[Collected data entries]
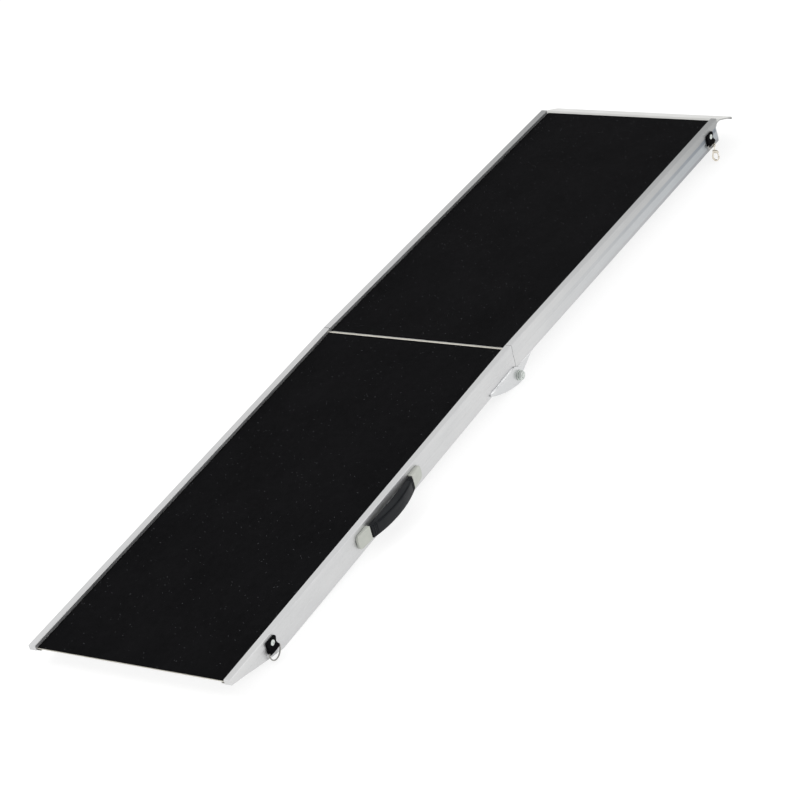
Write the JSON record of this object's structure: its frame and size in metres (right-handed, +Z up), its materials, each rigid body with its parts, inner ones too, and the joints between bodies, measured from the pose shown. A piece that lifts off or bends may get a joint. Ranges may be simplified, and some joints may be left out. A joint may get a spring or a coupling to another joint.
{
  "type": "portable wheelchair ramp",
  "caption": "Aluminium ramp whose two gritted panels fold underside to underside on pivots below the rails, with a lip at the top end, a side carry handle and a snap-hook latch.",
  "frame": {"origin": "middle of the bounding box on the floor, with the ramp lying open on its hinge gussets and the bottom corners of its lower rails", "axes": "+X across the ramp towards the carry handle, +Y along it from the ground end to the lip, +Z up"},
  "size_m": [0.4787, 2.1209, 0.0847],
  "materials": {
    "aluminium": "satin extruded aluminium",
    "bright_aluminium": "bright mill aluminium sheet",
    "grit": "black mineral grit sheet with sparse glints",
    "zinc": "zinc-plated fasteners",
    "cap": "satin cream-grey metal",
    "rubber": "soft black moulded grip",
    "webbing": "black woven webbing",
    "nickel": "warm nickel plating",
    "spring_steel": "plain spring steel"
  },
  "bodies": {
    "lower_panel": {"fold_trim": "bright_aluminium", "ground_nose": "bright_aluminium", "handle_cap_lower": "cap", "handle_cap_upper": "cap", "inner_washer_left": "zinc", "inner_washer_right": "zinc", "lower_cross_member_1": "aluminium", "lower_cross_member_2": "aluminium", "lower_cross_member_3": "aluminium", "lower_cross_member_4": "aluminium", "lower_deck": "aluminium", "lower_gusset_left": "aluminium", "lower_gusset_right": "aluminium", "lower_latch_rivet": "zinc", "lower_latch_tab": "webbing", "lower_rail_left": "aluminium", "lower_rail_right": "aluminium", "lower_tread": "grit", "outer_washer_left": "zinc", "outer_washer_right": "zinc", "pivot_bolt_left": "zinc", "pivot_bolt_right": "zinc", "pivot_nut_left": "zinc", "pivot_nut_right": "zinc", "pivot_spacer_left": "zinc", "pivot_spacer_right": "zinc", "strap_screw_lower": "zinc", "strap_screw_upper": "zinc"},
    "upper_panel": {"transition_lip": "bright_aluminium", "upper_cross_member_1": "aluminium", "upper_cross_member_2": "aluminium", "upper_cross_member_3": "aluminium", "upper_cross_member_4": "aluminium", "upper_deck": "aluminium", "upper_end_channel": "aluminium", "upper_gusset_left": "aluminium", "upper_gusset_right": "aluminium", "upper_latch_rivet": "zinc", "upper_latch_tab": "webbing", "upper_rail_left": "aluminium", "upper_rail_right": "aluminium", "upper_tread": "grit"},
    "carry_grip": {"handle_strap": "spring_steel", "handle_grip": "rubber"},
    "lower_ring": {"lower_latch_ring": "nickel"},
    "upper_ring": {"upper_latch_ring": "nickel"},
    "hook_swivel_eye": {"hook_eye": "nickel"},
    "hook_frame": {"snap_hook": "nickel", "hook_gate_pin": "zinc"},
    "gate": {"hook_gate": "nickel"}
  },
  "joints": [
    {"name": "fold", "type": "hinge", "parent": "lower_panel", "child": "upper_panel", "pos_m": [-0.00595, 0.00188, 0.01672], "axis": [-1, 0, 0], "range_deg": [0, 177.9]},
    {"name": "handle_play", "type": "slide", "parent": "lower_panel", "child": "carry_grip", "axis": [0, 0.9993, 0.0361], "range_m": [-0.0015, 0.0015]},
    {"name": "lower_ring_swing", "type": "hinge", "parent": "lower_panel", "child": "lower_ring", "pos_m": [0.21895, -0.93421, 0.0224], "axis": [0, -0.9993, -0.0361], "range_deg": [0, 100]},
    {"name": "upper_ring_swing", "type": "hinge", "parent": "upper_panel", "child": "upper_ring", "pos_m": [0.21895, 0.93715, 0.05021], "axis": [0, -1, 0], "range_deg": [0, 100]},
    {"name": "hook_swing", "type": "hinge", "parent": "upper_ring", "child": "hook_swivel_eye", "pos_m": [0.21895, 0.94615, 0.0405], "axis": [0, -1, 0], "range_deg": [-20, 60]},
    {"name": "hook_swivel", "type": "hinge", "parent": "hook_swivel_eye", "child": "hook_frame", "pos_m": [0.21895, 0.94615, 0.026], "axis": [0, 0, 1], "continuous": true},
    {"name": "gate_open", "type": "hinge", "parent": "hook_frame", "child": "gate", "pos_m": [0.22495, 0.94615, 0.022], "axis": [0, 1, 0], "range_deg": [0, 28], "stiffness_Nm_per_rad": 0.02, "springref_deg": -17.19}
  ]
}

--

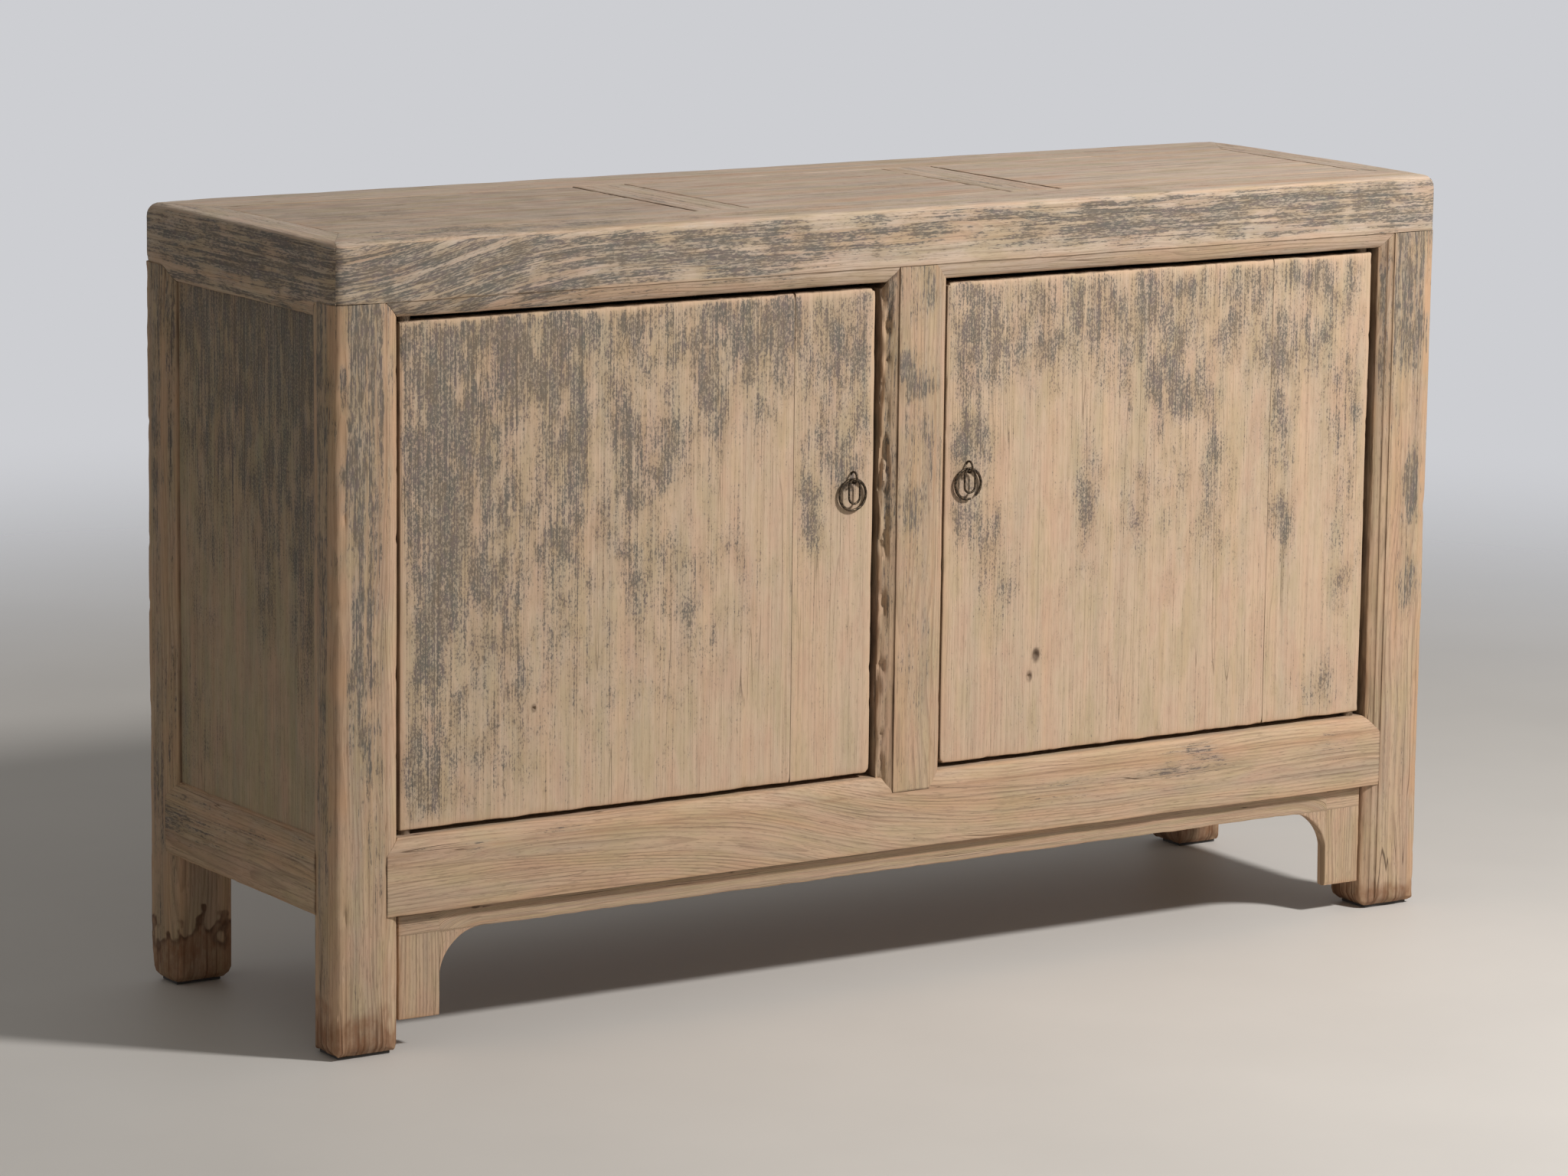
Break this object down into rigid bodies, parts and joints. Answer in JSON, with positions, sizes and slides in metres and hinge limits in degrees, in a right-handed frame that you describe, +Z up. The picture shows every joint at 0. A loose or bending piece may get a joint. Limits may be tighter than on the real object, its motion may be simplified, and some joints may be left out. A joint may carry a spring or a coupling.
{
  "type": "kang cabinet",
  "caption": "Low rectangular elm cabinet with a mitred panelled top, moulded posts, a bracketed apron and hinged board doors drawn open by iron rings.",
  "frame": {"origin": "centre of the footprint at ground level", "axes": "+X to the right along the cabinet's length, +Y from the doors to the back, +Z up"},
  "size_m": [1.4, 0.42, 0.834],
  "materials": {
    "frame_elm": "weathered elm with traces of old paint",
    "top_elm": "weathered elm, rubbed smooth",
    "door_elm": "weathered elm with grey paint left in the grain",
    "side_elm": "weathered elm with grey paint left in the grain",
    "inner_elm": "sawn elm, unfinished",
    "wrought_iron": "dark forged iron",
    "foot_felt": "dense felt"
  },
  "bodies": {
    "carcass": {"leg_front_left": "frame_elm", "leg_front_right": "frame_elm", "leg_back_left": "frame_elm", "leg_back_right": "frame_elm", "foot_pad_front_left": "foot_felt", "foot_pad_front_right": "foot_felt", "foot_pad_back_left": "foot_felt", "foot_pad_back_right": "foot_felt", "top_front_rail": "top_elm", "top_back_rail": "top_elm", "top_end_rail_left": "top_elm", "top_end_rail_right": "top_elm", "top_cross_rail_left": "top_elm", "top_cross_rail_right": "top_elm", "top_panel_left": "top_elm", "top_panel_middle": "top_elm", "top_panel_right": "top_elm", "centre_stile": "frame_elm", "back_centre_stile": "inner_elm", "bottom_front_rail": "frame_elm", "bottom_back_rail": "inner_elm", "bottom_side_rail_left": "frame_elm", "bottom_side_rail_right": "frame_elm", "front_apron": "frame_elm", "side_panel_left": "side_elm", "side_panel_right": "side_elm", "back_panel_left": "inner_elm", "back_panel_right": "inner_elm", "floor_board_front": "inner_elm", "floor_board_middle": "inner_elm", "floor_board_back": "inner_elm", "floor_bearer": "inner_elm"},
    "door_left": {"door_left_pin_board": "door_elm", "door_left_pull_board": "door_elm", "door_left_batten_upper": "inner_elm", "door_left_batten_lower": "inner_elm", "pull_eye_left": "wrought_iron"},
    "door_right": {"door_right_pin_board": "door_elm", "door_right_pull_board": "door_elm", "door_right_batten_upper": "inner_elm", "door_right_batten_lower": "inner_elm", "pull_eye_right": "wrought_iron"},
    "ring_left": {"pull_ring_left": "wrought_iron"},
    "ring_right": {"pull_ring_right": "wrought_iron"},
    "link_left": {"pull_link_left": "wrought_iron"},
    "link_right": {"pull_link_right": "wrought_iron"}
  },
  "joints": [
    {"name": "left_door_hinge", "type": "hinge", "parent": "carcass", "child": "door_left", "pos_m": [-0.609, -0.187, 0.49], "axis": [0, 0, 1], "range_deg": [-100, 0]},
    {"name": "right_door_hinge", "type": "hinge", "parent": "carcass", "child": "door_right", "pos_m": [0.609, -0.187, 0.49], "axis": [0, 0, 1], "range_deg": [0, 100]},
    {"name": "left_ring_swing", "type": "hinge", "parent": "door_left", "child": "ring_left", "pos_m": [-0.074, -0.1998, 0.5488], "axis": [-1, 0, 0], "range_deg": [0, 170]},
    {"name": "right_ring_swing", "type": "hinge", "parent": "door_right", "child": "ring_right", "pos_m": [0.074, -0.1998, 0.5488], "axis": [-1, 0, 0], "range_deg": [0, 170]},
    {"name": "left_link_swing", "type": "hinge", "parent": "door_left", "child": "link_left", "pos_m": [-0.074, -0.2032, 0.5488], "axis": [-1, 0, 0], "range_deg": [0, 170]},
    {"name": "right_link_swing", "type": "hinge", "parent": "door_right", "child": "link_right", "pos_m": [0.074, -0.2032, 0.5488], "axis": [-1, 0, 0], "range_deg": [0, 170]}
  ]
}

* * *

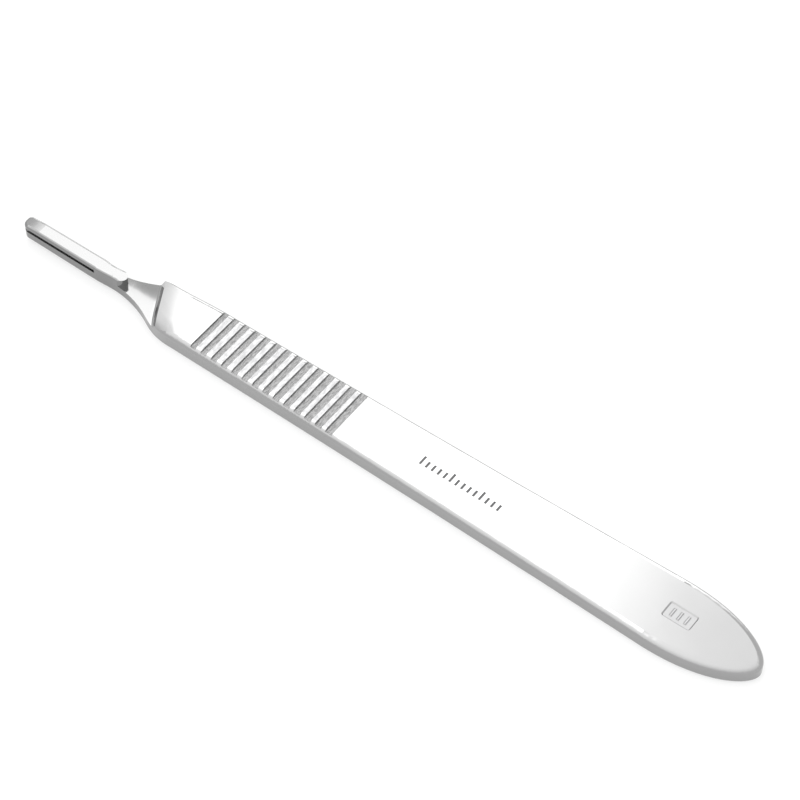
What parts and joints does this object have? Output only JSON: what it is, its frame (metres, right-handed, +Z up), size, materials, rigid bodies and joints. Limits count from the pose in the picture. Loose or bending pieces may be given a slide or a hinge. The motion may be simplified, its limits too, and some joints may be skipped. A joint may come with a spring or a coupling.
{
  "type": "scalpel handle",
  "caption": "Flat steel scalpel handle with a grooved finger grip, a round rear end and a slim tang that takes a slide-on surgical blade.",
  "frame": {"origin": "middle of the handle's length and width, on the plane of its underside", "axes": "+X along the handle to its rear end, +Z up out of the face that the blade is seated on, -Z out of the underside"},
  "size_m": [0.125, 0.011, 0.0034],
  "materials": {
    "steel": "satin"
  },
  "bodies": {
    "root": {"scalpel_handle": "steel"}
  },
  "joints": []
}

What to do | Every line that holds the word "pose" should be extracted.

Exercise result |
Write the JSON record of this object's structure: its frame and size in metres (right-handed, +Z up), its materials, each rigid body with its parts, inner ones too, and the joints between bodies, measured from the pose shown. A piece that lifts off or bends may get a joint. Ranges may be simplified, and some joints may be left out. A joint may get a spring or a coupling to another joint.
What parts and joints does this object have? Output only JSON: what it is, its frame (metres, right-handed, +Z up), size, materials, rigid bodies and joints. Limits count from the pose in the picture. Loose or bending pieces may be given a slide or a hinge. The motion may be simplified, its limits too, and some joints may be skipped. A joint may come with a spring or a coupling.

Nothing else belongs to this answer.